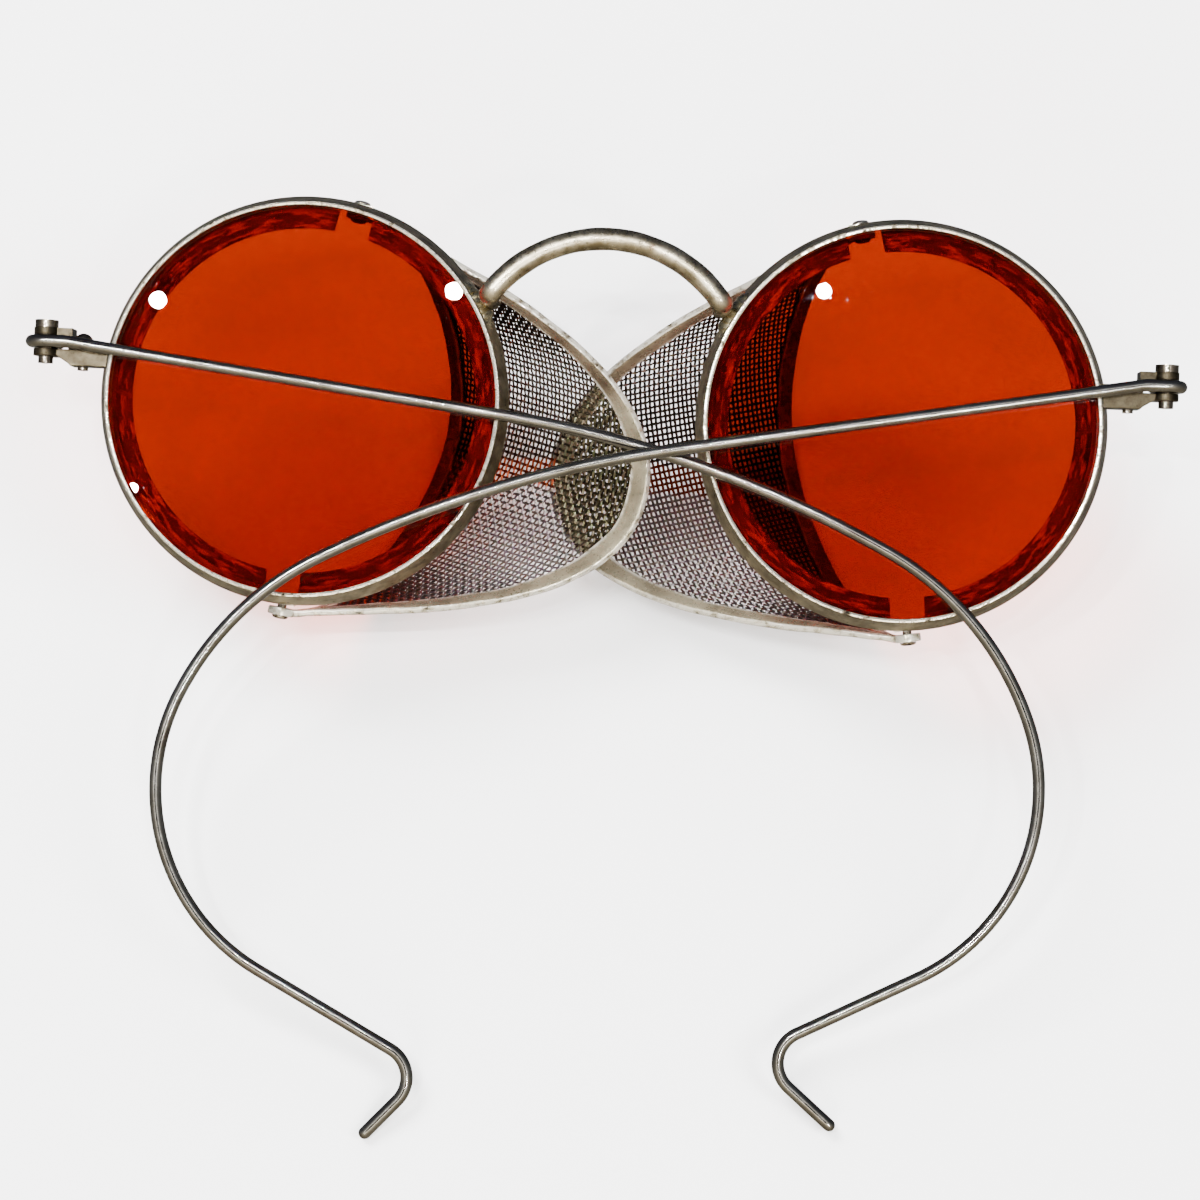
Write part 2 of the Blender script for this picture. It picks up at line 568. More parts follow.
def eyewire():
    """A rim turned round the origin, notched at the pivots, split, and moved to the left."""
    inner = REAR_R - FLANGE
    wall = [(FRONT_R - 0.50, -0.10), (FRONT_R - 0.42, -0.02), (FRONT_R - 0.22, 0.03), (FRONT_R - 0.06, 0.0),
            (FRONT_R + 0.03, -0.12), (FRONT_R + 0.16, -0.6), (FRONT_R + 0.5, -1.8), (REAR_R - 0.10, -3.1),
            (REAR_R, -3.42), (REAR_R - 0.03, -3.56), (REAR_R - 0.16, -DEPTH), (REAR_R - 1.4, -DEPTH),
            (inner + 0.16, -DEPTH), (inner + 0.02, -3.54), (inner, -3.35), (inner + 0.02, -3.16),
            (inner + 0.15, SEAT_Z), (REAR_R - 2.0, SEAT_Z), (REAR_R - SHEET - 0.14, SEAT_Z),
            (FRONT_R - 0.05, -1.6)]
    wear = [0.0, 0.7, 1, 0.85, 0.3, 0.0, 0, 0, 0.5, 0.3, 0, 0, 0.5, 0.8, 1, 0.8, 0.4, 0, 0, 0]
    obj = turned("rim", wall, 220, wear)
    for up in (1, -1):
        a = math.pi / 2 * up - PIVOT_TILT - up * math.asin(PIVOT_OFFSET / TAB_IN)
        box = cutting_box(NOTCH_SIZE, (NOTCH_R * math.cos(a), NOTCH_R * math.sin(a), NOTCH_Z), a)
        rounding = box.modifiers.new("round", "BEVEL")
        rounding.width, rounding.segments = NOTCH_ROUND, 4
        bpy.ops.object.modifier_apply(modifier=rounding.name)
        cut(obj, box)
    cut(obj, cutting_box(SPLIT_SIZE, SPLIT_PLACE))
    obj.data.transform(Matrix.Translation((-LENS_X, 0, 0)))
    return obj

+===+

__Written request__: Make an exact copy of the data above.

__Task response__:
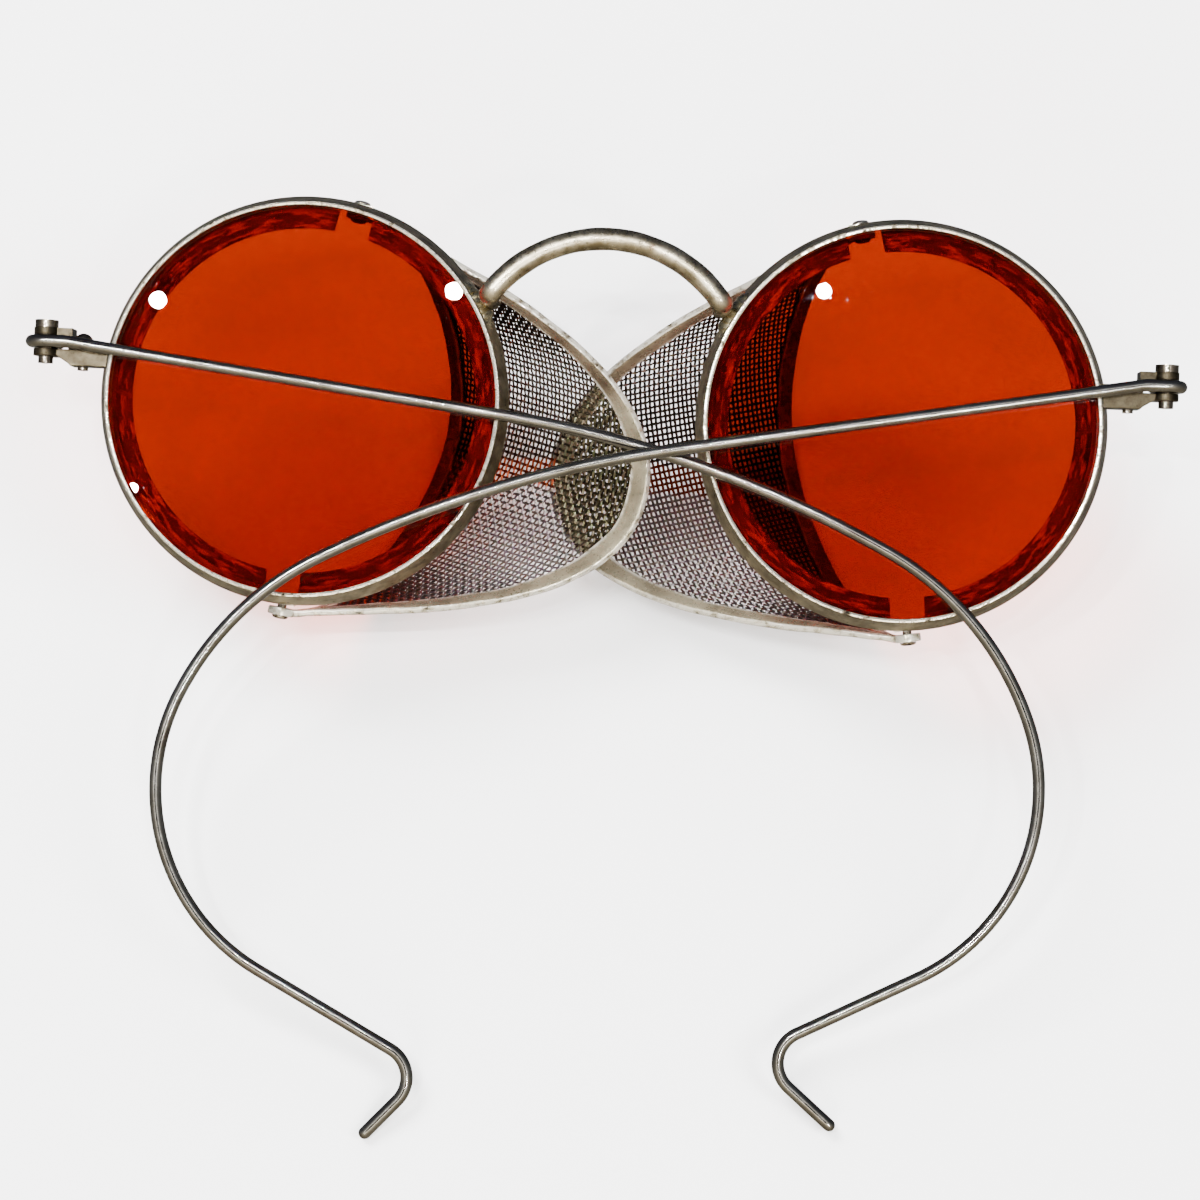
Write part 2 of the Blender script for this picture. It picks up at line 568. More parts follow.
def eyewire():
    """A rim turned round the origin, notched at the pivots, split, and moved to the left."""
    inner = REAR_R - FLANGE
    wall = [(FRONT_R - 0.50, -0.10), (FRONT_R - 0.42, -0.02), (FRONT_R - 0.22, 0.03), (FRONT_R - 0.06, 0.0),
            (FRONT_R + 0.03, -0.12), (FRONT_R + 0.16, -0.6), (FRONT_R + 0.5, -1.8), (REAR_R - 0.10, -3.1),
            (REAR_R, -3.42), (REAR_R - 0.03, -3.56), (REAR_R - 0.16, -DEPTH), (REAR_R - 1.4, -DEPTH),
            (inner + 0.16, -DEPTH), (inner + 0.02, -3.54), (inner, -3.35), (inner + 0.02, -3.16),
            (inner + 0.15, SEAT_Z), (REAR_R - 2.0, SEAT_Z), (REAR_R - SHEET - 0.14, SEAT_Z),
            (FRONT_R - 0.05, -1.6)]
    wear = [0.0, 0.7, 1, 0.85, 0.3, 0.0, 0, 0, 0.5, 0.3, 0, 0, 0.5, 0.8, 1, 0.8, 0.4, 0, 0, 0]
    obj = turned("rim", wall, 220, wear)
    for up in (1, -1):
        a = math.pi / 2 * up - PIVOT_TILT - up * math.asin(PIVOT_OFFSET / TAB_IN)
        box = cutting_box(NOTCH_SIZE, (NOTCH_R * math.cos(a), NOTCH_R * math.sin(a), NOTCH_Z), a)
        rounding = box.modifiers.new("round", "BEVEL")
        rounding.width, rounding.segments = NOTCH_ROUND, 4
        bpy.ops.object.modifier_apply(modifier=rounding.name)
        cut(obj, box)
    cut(obj, cutting_box(SPLIT_SIZE, SPLIT_PLACE))
    obj.data.transform(Matrix.Translation((-LENS_X, 0, 0)))
    return obj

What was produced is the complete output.